#### Exercise prompt:
Starting at the first line of the data below, write out each line exactly until you reach the line containing "return pairs, np.maximum(count, 1)", and include that line too.

———

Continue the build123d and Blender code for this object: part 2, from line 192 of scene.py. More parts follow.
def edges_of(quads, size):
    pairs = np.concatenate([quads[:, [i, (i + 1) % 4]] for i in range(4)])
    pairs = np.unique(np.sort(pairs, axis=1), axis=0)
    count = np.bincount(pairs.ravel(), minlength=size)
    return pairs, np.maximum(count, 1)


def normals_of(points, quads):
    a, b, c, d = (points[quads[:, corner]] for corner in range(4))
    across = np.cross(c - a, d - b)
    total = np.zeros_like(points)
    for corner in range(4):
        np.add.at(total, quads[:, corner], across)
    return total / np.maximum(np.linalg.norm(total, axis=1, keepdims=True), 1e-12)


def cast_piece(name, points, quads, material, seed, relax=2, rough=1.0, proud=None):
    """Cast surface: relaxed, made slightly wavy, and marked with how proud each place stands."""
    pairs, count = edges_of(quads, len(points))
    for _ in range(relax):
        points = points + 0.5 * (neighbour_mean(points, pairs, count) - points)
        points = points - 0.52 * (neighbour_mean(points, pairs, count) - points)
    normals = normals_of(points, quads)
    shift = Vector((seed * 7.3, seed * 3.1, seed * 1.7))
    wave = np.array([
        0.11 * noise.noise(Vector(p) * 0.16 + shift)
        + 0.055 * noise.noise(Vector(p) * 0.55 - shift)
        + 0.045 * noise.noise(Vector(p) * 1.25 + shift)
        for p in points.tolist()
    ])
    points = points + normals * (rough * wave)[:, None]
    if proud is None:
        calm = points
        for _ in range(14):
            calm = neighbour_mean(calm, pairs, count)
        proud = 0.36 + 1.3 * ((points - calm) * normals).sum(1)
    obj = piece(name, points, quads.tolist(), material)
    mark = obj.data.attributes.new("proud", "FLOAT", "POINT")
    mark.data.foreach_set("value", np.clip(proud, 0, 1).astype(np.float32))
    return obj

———

#### Solution below:
Continue the build123d and Blender code for this object: part 2, from line 192 of scene.py. More parts follow.
def edges_of(quads, size):
    pairs = np.concatenate([quads[:, [i, (i + 1) % 4]] for i in range(4)])
    pairs = np.unique(np.sort(pairs, axis=1), axis=0)
    count = np.bincount(pairs.ravel(), minlength=size)
    return pairs, np.maximum(count, 1)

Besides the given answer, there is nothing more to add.